Using an analysis similar to that used for galloping search in the book, you can prove this algorithm has running time:
`O(n^2 l cdot log(L/l))`.

In-Class Exercise

• Suppose we have two documents `d_1`="I want to be able to go" and `d_2` = "to be or not to be".
• Work out step by step how the call rankProximity("to", "be", 2) would process this corpus.
• Please post your solution to the Feb 24 In-Class Exercise Thread.

Boolean Retrieval

• Besides being used as implicit filters in some web search engines, explicit support for Boolean queries is important for some specific applications such as digital libraries and in the legal domain.
• For example, when we do a patent search, we want an exhaustive list of patents returned which match the term query, not just the top 10.
• In the Boolean retrieval model we thus return sets of results rather than ranked lists.
• The standard boolean operators AND, OR, and NOT are used to construct queries.
• Here "A AND B" means the intersection of sets A and B; "A OR B" means the union of the sets A and B; and NOT A means those documents in the collection not contained in A.
• A term `t` corresponds in a query to the collection of documents containing `t`.
• So ("quarrel" OR "sir") AND "you" represents the set of documents that contain "you" and also contain at least one of the two terms "quarrel" and "sir".
• An algorithm to solve a Boolean query locates candidate solutions to the query, where each candidate solution represents a range of documents that together satisfy the query.

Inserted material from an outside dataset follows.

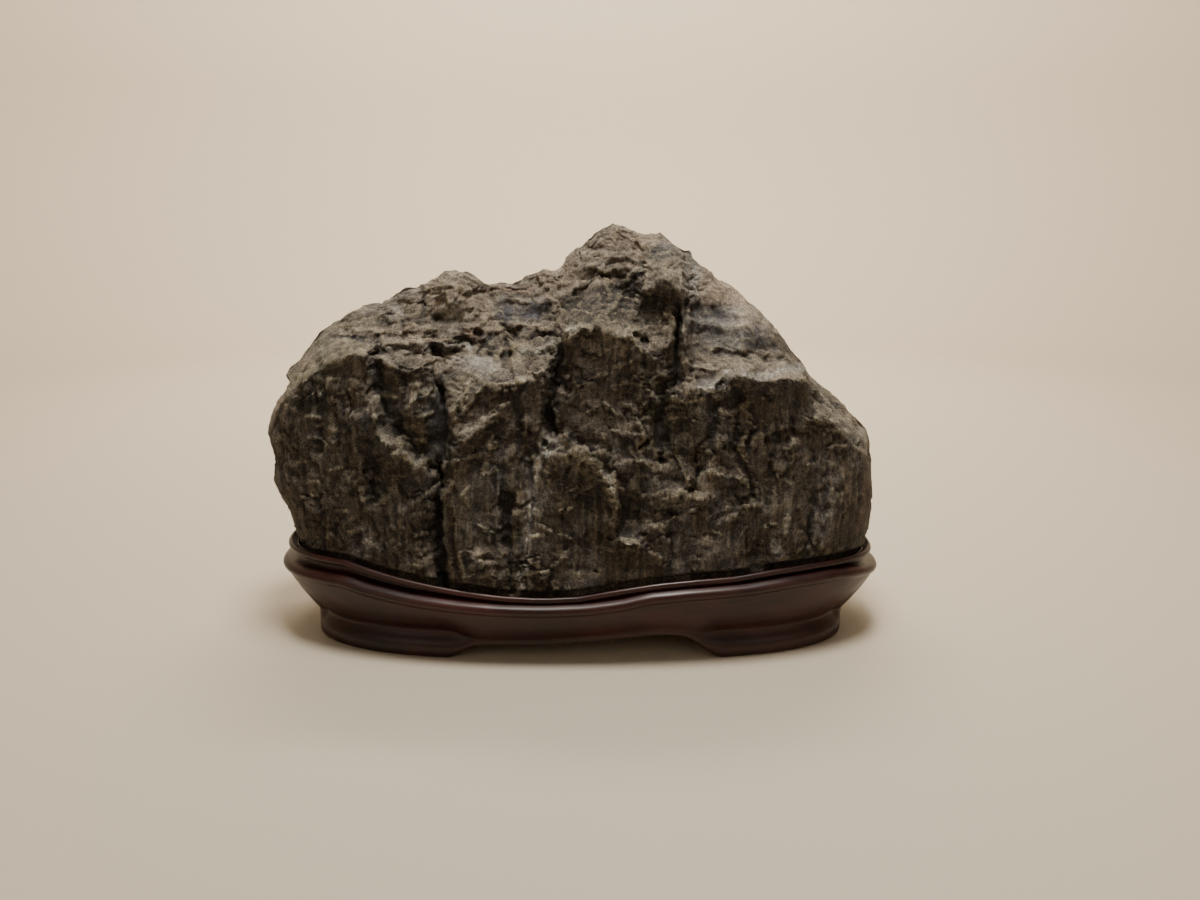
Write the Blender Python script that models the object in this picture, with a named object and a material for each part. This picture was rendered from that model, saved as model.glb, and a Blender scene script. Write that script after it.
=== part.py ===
# Scholar's rock on its carved wooden stand. Metres, +Z up, origin under the middle of the stand.
import math

import bmesh
import bpy
import numpy as np
from mathutils import Vector, noise

MM = 0.001

# ---- driving dimensions --------------------------------------------------------------------
STAND_X = 0.0020                   # the stand sits this far right of the rock's own middle
STAND_FEET = (0.1972, 0.0765)      # half length and half depth of the oval the feet stand on
STAND_RIM = (0.2200, 0.0885)       # the same for the rim bead, the widest part
STAND_LIP = (0.2150, 0.0845)       # the same for the lip bead that hugs the rock
RIM_POWER = 2.5                    # shape of the oval: 2 is an ellipse, more is boxier
FEET_POWER = 2.85
RECESS_FLOOR = 0.0367              # top of the recess floor the rock stands on
ROCK_BASE = 0.0370                 # the rock's flat underside, 0.3 mm above that floor
SEAT = (0.2068, 0.0748)            # half length and half depth of the rock where it enters the lip
ROCK_FRONT = 0.0780                # how far the cliff foot stands forward of the middle
ROCK_BACK = 0.0760                 # and the back wall behind it
ROCK_FACES = 6250

# Rock features are laid out in mm on an upright sheet SHEET_Y in front of the middle, looked at
# from EYE; a feature keeps its place on the sheet whatever depth the surface has there.
EYE = Vector((16.5, -633.0, 302.0))
SHEET_Y = -70.0
MID_SCALE = (0.0 - EYE.y) / (SHEET_Y - EYE.y)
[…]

Extending Our ADT for Boolean Retrieval

• To simplify our Boolean search algorithm, we define two functions that operate over Boolean queries:

  docRight(Q, u)

  end point of the first candidate solution to `Q` starting after document `u`

  docLeft(Q, v)

  start point of the last candidate solution to `Q` ending before document `v`

• For terms we define docRight(t, u) := nextDoc(t, u) and docLeft(t,v) := prevDoc(t,v).
• For AND and OR operators we define:

  docRight(A AND B, u) := max(docRight(A, u), docRight(B,u))
  docLeft(A AND B, v) := min(docLeft(A,v), docLeft(B,v))
  docRight(A OR B, u) := min(docRight(A, u), docRight(B,u))
  docLeft(A OR B, v) := max(docLeft(A,v), docLeft(B,v))
  

• Notice the above rules give us a recursive algorithm given a Boolean query `Q` to compute docRight, docLeft.

Algorithm to Return the Next Solution to a Positive Boolean Query (No NOT's).

nextSolution(Q, position)
{
    v := docRight(Q, position);
    if v = infty then
        return infty;
    u := docLeft(Q, v+1);
    if(u == v) then
        return u;
    else
        return nextSolution(Q, v);
}

Algorithm to Return All Solutions to a Positive Boolean Query

u :=  -infty
while u < infty do
    u := nextSolution(Q, u);
    if(u < infty) then
        report docid(u);

If we implement nextDoc, prevDoc with galloping search, the complexity of this algorithm is `O(n cdot l cdot log(L/l))`

Handling Queries with NOT

• To handle negations we first use De Morgan's rules to push negations so that they are only on terms.
• i.e., NOT (A AND B ) = NOT A OR NOT B and NOT (A OR B) = NOT A AND NOT B
• Then we enhance our methods nextDoc and prevDoc, so that they can directly handle negations. i.e., So nextDoc(NOT t, u) and prevDoc(NOT t, u) make sense.
• Finally, we set docRight(NOT t, u) := nextDoc(NOT t, u) and docLeft(NOT t,v) := prevDoc(NOT t,v).